About CHAMP
Efforts to ensure the health of human and natural components of urban areas to climate system variability, such as extreme heat events, and climate change require comprehensive, process-based knowledge and quality data. As an interdisciplinary team of researchers from environmental sciences, environmental and public health, urban ecology, and civil and environmental engineering, we have the expertise and capacity to address the nexus of climate and health throughout the urbanized mosaic of New Jersey.
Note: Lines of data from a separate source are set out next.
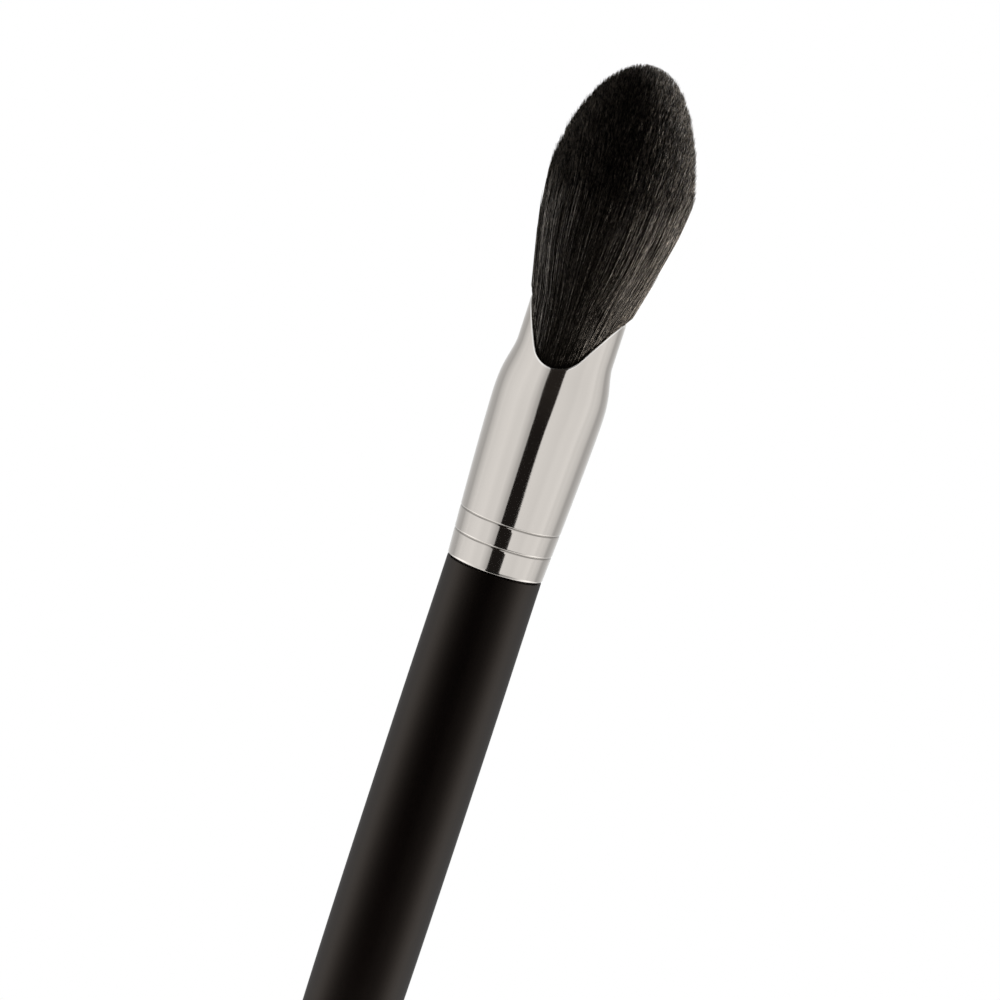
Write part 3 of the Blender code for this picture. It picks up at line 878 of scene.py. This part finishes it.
# %% Gather the hairs in wisps
WISPS = 4500
WISP_PULL = 0.7
WISP_SWAY = 0.006
WISP_RISE = 0.00004
END_JITTER = 0.00012
WISP_TONE, OWN_TONE = 0.55, 0.45
disc = np.stack([depth * np.cos(end_angle), depth * np.sin(end_angle)], axis=1)
wisp_angle = random.random(WISPS) * math.tau
wisp_depth = np.sqrt(random.random(WISPS))
wisp_place = np.stack([wisp_depth * np.cos(wisp_angle), wisp_depth * np.sin(wisp_angle)], axis=1)
finder = KDTree(WISPS)
for index, (x, y) in enumerate(wisp_place):
    finder.insert((x, y, 0), index)
finder.balance()
wisp = np.array([finder.find((x, y, 0))[1] for x, y in disc])
wisp_pull = WISP_PULL * random.random(WISPS)
pull = (wisp_place[wisp] - disc) * wisp_pull[wisp][:, None]
wisp_rise = random.normal(0, WISP_RISE, WISPS)
wisp_sway = random.normal(0, WISP_SWAY, (WISPS, 2))
end_height = end_height + wisp_rise[wisp] - np.abs(random.normal(0, END_JITTER, HAIRS))
wisp_shade = random.random(WISPS)
hair_shade = np.clip(WISP_TONE * wisp_shade[wisp] + OWN_TONE * random.random(HAIRS), 0, 1)
wisp_number = wisp / WISPS
print("hairs in a wisp, on average:", HAIRS / WISPS)

# %% [markdown]
# In front and at the back the rim is low, so there the hair is free sooner and spreads sideways
# too, from the bottom of each scallop. The bundle leans a little to the sides on its way up, as the
# real one does. From here on heights are counted from the ferrule's lower edge again.

# %% The surface of the bundle
ROOT_RADIUS = 0.00588
ROOT_TOP = 0.030
SPREAD = 0.45
SPREAD_END = 0.054
IN_MOUTH = 0.00706
IN_MOUTH_RISE = 0.0025
RIM_CLEAR, RIM_BULGE = 0.0001, 0.0012
FAN_MARGIN = 0.00008
TONGUE_SLOPE = 0.03
# height, and how far the bundle's middle leans there in millimetres
LEAN = (
    (0.040, 0.0), (0.048, 0.05), (0.055, 0.14), (0.062, 0.19), (0.066, 0.01), (0.070, -0.29),
    (0.0755, -0.55), (0.082, -0.60),
)


def bundle_radius(angle, height):
    """Half the bundle's width in one direction, before it is pressed oval."""
    rim = mouth_rim(np.cos(angle) * NECK_RADIUS)
    held = blend(ROOT_RADIUS / PINCH, IN_MOUTH, smoothstep((height - ROOT_TOP) / IN_MOUTH_RISE))
    over_tips = height - FERRULE_LENGTH
    fan = fan_radius(np.maximum(over_tips, 0)) + FAN_MARGIN
    free = np.where(over_tips > 0, fan, NECK_RADIUS + over_tips * TONGUE_SLOPE)
    return blend(held, free, smoothstep((height - rim - RIM_CLEAR) / RIM_BULGE))


print("bundle radius at the mouth and full in mm:",
      [round(float(bundle_radius(0.0, h)) * 1000, 2) for h in (0.032, 0.061)])

# %% [markdown]
# A place in the unit disc and a height give a point of a hair. Hairs that stray out of the bundle
# are held close to its surface, and looser in the upper half.

# %% From the disc to the bundle
LOOSE, LOOSE_GIVE = 0.022, 0.75
FLYAWAY = 0.04
FLYAWAY_START, FLYAWAY_RISE = 0.046, 0.012
FLAT_LEAD = 0.002


def place_at(disc_place, height):
    """The point of a hair at a height, from its place in the unit disc."""
    angle = np.arctan2(disc_place[:, 1], disc_place[:, 0])
    loose = LOOSE + FLYAWAY * smoothstep((height - FLYAWAY_START) / FLYAWAY_RISE)
    out = np.hypot(disc_place[:, 0], disc_place[:, 1])
    out = np.minimum(out, 1 + np.minimum(LOOSE_GIVE * (out - 1), loose))
    gather = 1 - smoothstep((height - ROOT_TOP) / (SPREAD_END - ROOT_TOP))
    angle = angle + SPREAD / 2 * gather * np.sin(2 * angle)
    radius = out * bundle_radius(angle, height)
    flat = blend(1.0, PINCH, smoothstep((height - ROOT_TOP + FLAT_LEAD) / IN_MOUTH_RISE))
    lean = np.interp(height, [h for h, _ in LEAN], [millimetres / 1000 for _, millimetres in LEAN])
    across, deep = radius * np.cos(angle) + lean, radius * np.sin(angle) * flat
    return np.stack([across, deep, height + JOINT], axis=1)


# %% [markdown]
# The way of a hair goes through eight stations: the root block, the rim of the mouth, the free
# bulge above the rim, three places on the way up, the start of its taper and its tip.

# %% Stations of every hair
STRAY = 0.014
IN_ROOT = 0.0001
RIM_SPREAD = 0.8
FREE_ABOVE_RIM = 0.0013
ON_THE_WAY = (0.33, 0.62, 0.83)
SHORTEST_WAY = 0.0015
TAPER_LENGTH = 0.0018
GATHER_START, GATHER_RISE = 0.034, 0.014
EARLY_END, EARLY_FALL = 0.062, 0.012
LATE_START, LATE_RISE = 0.046, 0.018


def hair_ways(disc_place, pull, sway, top):
    """Places of all hairs at all stations: an array of hairs, stations and coordinates."""
    count = len(top)
    angle = np.arctan2(disc_place[:, 1], disc_place[:, 0])
    spread_angle = angle + SPREAD / 2 * RIM_SPREAD * np.sin(2 * angle)
    rim = mouth_rim(np.cos(spread_angle) * NECK_RADIUS)
    end = top + FERRULE_LENGTH
    taper = end - TAPER_LENGTH
    start = np.minimum(rim + FREE_ABOVE_RIM, taper - SHORTEST_WAY)
    stations = [np.full(count, ROOT_TOP - IN_ROOT), rim, start]
    stations += [blend(start, taper, share) for share in ON_THE_WAY]
    stations += [taper, end]
    first, second = random.normal(0, STRAY, (2, count, 2))
    ways = []
    for height in stations:
        gathered = smoothstep((height - GATHER_START) / GATHER_RISE)[:, None]
        early = gathered * smoothstep((EARLY_END - height) / EARLY_FALL)[:, None]
        late = smoothstep((height - LATE_START) / LATE_RISE)[:, None]
        strayed = disc_place + pull * gathered + first * early + (second + sway) * late
        ways.append(place_at(strayed, height))
    return np.stack(ways, axis=1)


ways = hair_ways(disc, pull, wisp_sway[wisp], end_height)
print("ways:", ways.shape, "highest tip in mm:", round(float(ways[:, :, 2].max()) * 1000, 1))

# %% [markdown]
# One hair starts as a three-sided disc. The operator extrude_discrete_faces pushes every disc of a
# lock on at once, and each new end is moved to its next station and scaled. A face attribute
# carries the hair's number along, because the operator copies it to the new faces.

# %% Grow a lock of hair
HAIR_RADIUS = 0.000048
THICKNESS = (0.8, 0.9, 1.0, 1.0, 1.0, 1.0, 0.9, 0.35)


def start_discs(lock, count):
    """Makes equal three-sided discs: one, then its copy, then copies of both, until enough."""
    radius = HAIR_RADIUS * THICKNESS[0]
    bmesh.ops.create_circle(lock, cap_ends=True, segments=3, radius=radius)
    while len(lock.faces) < count:
        bmesh.ops.duplicate(lock, geom=lock.faces[: count - len(lock.faces)])
    return lock.faces[:]


def grow_lock(name, ways, shades, wisps, twists):
    lock = bmesh.new()
    number = lock.faces.layers.int.new("hair")
    shade_of = lock.faces.layers.float.new("shade")
    wisp_of = lock.faces.layers.float.new("wisp")
    faces = start_discs(lock, len(ways))
    for index, face in enumerate(faces):
        face[number] = index
        face[shade_of] = shades[index]
        face[wisp_of] = wisps[index]
        spot = Matrix.Translation(ways[index, 0]) @ Matrix.Rotation(twists[index], 4, "Z")
        for vertex in face.verts:
            vertex.co = spot @ vertex.co
    for station in range(1, ways.shape[1]):
        grown = THICKNESS[station] / THICKNESS[station - 1]
        targets = [Vector(spot) for spot in ways[:, station]]
        faces = bmesh.ops.extrude_discrete_faces(lock, faces=faces)["faces"]
        for face in faces:
            target = targets[face[number]]
            middle = face.calc_center_median()
            for vertex in face.verts:
                vertex.co = target + (vertex.co - middle) * grown
    open_ends = [edge for edge in lock.edges if len(edge.link_faces) == 1]
    bmesh.ops.holes_fill(lock, edges=open_ends, sides=3)
    return finish_piece(name, lock, hair_finish, "black_hair")


# %% All locks
twists = random.random(HAIRS) * math.tau
lock_of = ((end_angle / math.tau) * LOCKS).astype(int)
for index in range(LOCKS):
    mine = lock_of == index
    grow_lock(f"hair_lock_{index + 1}", ways[mine], hair_shade[mine], wisp_number[mine],
              twists[mine])

# %% [markdown]
# Under the locks sits the root end of the tuft, soaked with resin: the hairs rise from its top
# face.

# %% Root end of the tuft
ROOT_BOTTOM = 0.022
ROOT_BEVEL = 0.0002
top, bottom = JOINT + ROOT_TOP, JOINT + ROOT_BOTTOM
shape = lathe([(0, top), (ROOT_RADIUS, top), (ROOT_RADIUS, bottom), (0, bottom)], 64)
bevel_rings(shape, [(ROOT_RADIUS, top), (ROOT_RADIUS, bottom)], ROOT_BEVEL)
finish_piece("tuft_root", shape, hair_finish, "black_hair", "bristles")

# %% [markdown]
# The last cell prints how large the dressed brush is.

# %% Size of the dressed brush
low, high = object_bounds()
print("dressed size in mm:", [round(side * 1000, 1) for side in high - low])
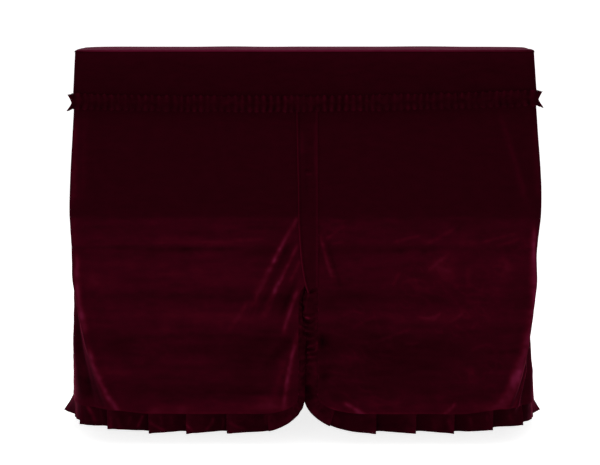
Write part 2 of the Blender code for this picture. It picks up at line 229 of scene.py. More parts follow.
# %% Seeded waves
LATTICE_SIZE = 64


def lattice(u, v, seed):
    """Smooth random values from -1 to 1 over the plane, the same on each run."""
    table = np.random.default_rng(seed).uniform(-1, 1, (LATTICE_SIZE, LATTICE_SIZE))
    i, j = np.floor(u).astype(int), np.floor(v).astype(int)
    s, t = eased(u - i), eased(v - j)
    i, j, next_i, next_j = (place % LATTICE_SIZE for place in (i, j, i + 1, j + 1))
    upper = table[i, j] * (1 - s) + table[next_i, j] * s
    lower = table[i, next_j] * (1 - s) + table[next_i, next_j] * s
    return upper * (1 - t) + lower * t


CREASE_HEIGHT, DENT_HEIGHT = 0.00055, 0.0006


def small_creases(side, run, z):
    """Level storage creases and small dents, strongest where the cloth hangs free."""
    hanging = 0.25 + 0.75 * eased((-z - LEDGE_DROP + 0.02) / 0.08)
    along = run * side
    level_creases = lattice(along / 0.21 + 9, z / 0.026 + 40, 3)
    level_creases = level_creases + 0.6 * lattice(along / 0.09, z / 0.013 + 40, 4)
    dents = lattice(along / 0.045 + 7, z / 0.06 + 40, 5) + 0.5 * lattice(along / 0.021 + 5, z / 0.03 + 40, 6)
    return hanging * (CREASE_HEIGHT * level_creases + DENT_HEIGHT * dents)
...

Our current seed project, funded under the auspices of the Rutgers Office of Research’s Research Incubator in Climate and Health, includes the following main objectives:
1. Collecting and synthesizing existing and new environmental, public health, and urban ecosystem data sets that inform understanding of heat impacts on urban communities;
2. Quantifying the spatial and temporal variability and scales at which human and natural communities experience chronic urban heat and extreme heat wave events;
3. Assessing the efficacy of greenspaces and green-gray infrastructure in mitigating the negative consequences exposure to extreme heat on human and natural communities in cities.
Currently, we are focusing on the city of Camden, New Jersey. A core ongoing activity involves establishing and maintaining neighborhood-scale meteorological monitoring “micronets” within Camden that will allow for more precise quantification of urban heat exposure. Our first such micronet, deployed in summer 2024, centers on the Parkside neighborhood.